_Brief_
Each line below should be reproduced without any alteration.
***
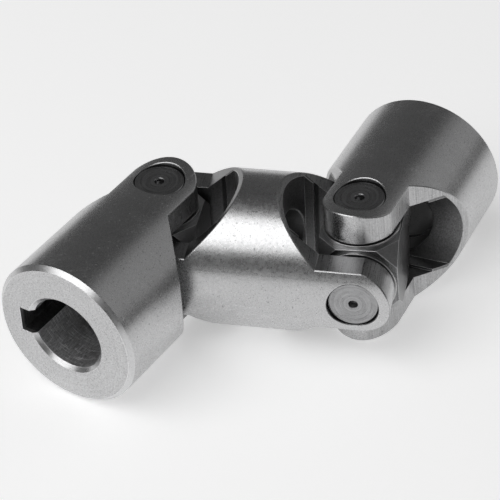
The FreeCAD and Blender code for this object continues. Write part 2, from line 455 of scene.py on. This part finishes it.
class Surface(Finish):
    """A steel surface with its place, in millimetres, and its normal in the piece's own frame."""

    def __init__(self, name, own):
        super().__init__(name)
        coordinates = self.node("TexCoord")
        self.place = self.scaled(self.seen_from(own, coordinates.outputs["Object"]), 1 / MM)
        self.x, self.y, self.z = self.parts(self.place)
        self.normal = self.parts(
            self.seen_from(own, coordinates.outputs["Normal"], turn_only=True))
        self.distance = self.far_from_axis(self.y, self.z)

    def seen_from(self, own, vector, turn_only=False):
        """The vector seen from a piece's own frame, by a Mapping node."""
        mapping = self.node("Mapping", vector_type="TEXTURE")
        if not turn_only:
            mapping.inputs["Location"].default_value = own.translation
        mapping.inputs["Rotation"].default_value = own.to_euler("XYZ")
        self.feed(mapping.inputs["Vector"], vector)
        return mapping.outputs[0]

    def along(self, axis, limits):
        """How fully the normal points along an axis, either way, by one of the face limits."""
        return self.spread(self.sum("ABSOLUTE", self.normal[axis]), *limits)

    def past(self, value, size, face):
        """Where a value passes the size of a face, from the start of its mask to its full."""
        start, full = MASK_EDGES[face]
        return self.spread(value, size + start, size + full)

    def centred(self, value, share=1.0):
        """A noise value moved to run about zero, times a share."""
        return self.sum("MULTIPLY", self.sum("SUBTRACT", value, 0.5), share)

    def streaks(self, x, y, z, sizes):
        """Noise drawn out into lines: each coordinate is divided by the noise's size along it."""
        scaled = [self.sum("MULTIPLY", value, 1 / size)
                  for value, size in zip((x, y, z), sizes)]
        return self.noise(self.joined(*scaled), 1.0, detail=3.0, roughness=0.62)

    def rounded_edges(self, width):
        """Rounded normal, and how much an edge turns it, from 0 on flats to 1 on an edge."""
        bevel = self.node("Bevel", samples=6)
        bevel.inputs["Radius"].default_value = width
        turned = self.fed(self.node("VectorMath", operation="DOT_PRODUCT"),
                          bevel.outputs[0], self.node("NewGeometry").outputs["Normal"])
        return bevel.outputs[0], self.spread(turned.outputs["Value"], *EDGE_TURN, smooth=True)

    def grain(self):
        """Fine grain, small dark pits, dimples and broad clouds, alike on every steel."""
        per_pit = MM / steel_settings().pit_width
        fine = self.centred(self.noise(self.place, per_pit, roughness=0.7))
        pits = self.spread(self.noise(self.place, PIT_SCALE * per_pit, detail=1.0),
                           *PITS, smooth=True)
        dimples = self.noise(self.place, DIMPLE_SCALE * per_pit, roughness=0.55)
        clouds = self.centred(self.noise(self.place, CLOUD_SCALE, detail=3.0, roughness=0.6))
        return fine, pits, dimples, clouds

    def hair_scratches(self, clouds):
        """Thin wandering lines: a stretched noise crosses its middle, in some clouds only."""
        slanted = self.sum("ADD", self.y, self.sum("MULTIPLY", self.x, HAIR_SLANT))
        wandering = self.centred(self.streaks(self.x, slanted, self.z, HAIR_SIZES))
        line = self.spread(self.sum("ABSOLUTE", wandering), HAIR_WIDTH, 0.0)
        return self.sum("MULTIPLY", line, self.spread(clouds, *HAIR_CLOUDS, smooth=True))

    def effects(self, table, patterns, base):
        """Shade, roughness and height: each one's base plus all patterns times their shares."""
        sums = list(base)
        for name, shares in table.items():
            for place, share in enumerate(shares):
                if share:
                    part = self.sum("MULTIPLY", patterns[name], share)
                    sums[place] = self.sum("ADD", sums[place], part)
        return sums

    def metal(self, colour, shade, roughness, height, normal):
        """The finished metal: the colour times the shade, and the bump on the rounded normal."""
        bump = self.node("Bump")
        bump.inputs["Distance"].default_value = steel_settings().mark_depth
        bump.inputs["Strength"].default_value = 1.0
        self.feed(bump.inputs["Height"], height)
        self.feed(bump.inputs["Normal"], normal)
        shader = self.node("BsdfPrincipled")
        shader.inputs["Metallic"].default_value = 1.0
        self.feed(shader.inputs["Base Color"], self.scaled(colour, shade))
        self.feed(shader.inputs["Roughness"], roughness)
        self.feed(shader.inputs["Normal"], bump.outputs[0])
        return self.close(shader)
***
_The completed task_
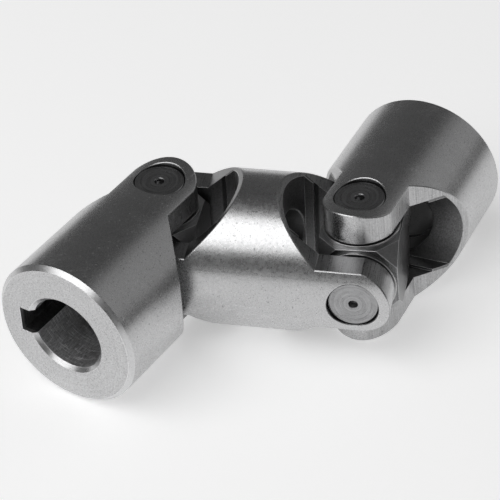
The FreeCAD and Blender code for this object continues. Write part 2, from line 455 of scene.py on. This part finishes it.
class Surface(Finish):
    """A steel surface with its place, in millimetres, and its normal in the piece's own frame."""

    def __init__(self, name, own):
        super().__init__(name)
        coordinates = self.node("TexCoord")
        self.place = self.scaled(self.seen_from(own, coordinates.outputs["Object"]), 1 / MM)
        self.x, self.y, self.z = self.parts(self.place)
        self.normal = self.parts(
            self.seen_from(own, coordinates.outputs["Normal"], turn_only=True))
        self.distance = self.far_from_axis(self.y, self.z)

    def seen_from(self, own, vector, turn_only=False):
        """The vector seen from a piece's own frame, by a Mapping node."""
        mapping = self.node("Mapping", vector_type="TEXTURE")
        if not turn_only:
            mapping.inputs["Location"].default_value = own.translation
        mapping.inputs["Rotation"].default_value = own.to_euler("XYZ")
        self.feed(mapping.inputs["Vector"], vector)
        return mapping.outputs[0]

    def along(self, axis, limits):
        """How fully the normal points along an axis, either way, by one of the face limits."""
        return self.spread(self.sum("ABSOLUTE", self.normal[axis]), *limits)

    def past(self, value, size, face):
        """Where a value passes the size of a face, from the start of its mask to its full."""
        start, full = MASK_EDGES[face]
        return self.spread(value, size + start, size + full)

    def centred(self, value, share=1.0):
        """A noise value moved to run about zero, times a share."""
        return self.sum("MULTIPLY", self.sum("SUBTRACT", value, 0.5), share)

    def streaks(self, x, y, z, sizes):
        """Noise drawn out into lines: each coordinate is divided by the noise's size along it."""
        scaled = [self.sum("MULTIPLY", value, 1 / size)
                  for value, size in zip((x, y, z), sizes)]
        return self.noise(self.joined(*scaled), 1.0, detail=3.0, roughness=0.62)

    def rounded_edges(self, width):
        """Rounded normal, and how much an edge turns it, from 0 on flats to 1 on an edge."""
        bevel = self.node("Bevel", samples=6)
        bevel.inputs["Radius"].default_value = width
        turned = self.fed(self.node("VectorMath", operation="DOT_PRODUCT"),
                          bevel.outputs[0], self.node("NewGeometry").outputs["Normal"])
        return bevel.outputs[0], self.spread(turned.outputs["Value"], *EDGE_TURN, smooth=True)

    def grain(self):
        """Fine grain, small dark pits, dimples and broad clouds, alike on every steel."""
        per_pit = MM / steel_settings().pit_width
        fine = self.centred(self.noise(self.place, per_pit, roughness=0.7))
        pits = self.spread(self.noise(self.place, PIT_SCALE * per_pit, detail=1.0),
                           *PITS, smooth=True)
        dimples = self.noise(self.place, DIMPLE_SCALE * per_pit, roughness=0.55)
        clouds = self.centred(self.noise(self.place, CLOUD_SCALE, detail=3.0, roughness=0.6))
        return fine, pits, dimples, clouds

    def hair_scratches(self, clouds):
        """Thin wandering lines: a stretched noise crosses its middle, in some clouds only."""
        slanted = self.sum("ADD", self.y, self.sum("MULTIPLY", self.x, HAIR_SLANT))
        wandering = self.centred(self.streaks(self.x, slanted, self.z, HAIR_SIZES))
        line = self.spread(self.sum("ABSOLUTE", wandering), HAIR_WIDTH, 0.0)
        return self.sum("MULTIPLY", line, self.spread(clouds, *HAIR_CLOUDS, smooth=True))

    def effects(self, table, patterns, base):
        """Shade, roughness and height: each one's base plus all patterns times their shares."""
        sums = list(base)
        for name, shares in table.items():
            for place, share in enumerate(shares):
                if share:
                    part = self.sum("MULTIPLY", patterns[name], share)
                    sums[place] = self.sum("ADD", sums[place], part)
        return sums

    def metal(self, colour, shade, roughness, height, normal):
        """The finished metal: the colour times the shade, and the bump on the rounded normal."""
        bump = self.node("Bump")
        bump.inputs["Distance"].default_value = steel_settings().mark_depth
        bump.inputs["Strength"].default_value = 1.0
        self.feed(bump.inputs["Height"], height)
        self.feed(bump.inputs["Normal"], normal)
        shader = self.node("BsdfPrincipled")
        shader.inputs["Metallic"].default_value = 1.0
        self.feed(shader.inputs["Base Color"], self.scaled(colour, shade))
        self.feed(shader.inputs["Roughness"], roughness)
        self.feed(shader.inputs["Normal"], bump.outputs[0])
        return self.close(shader)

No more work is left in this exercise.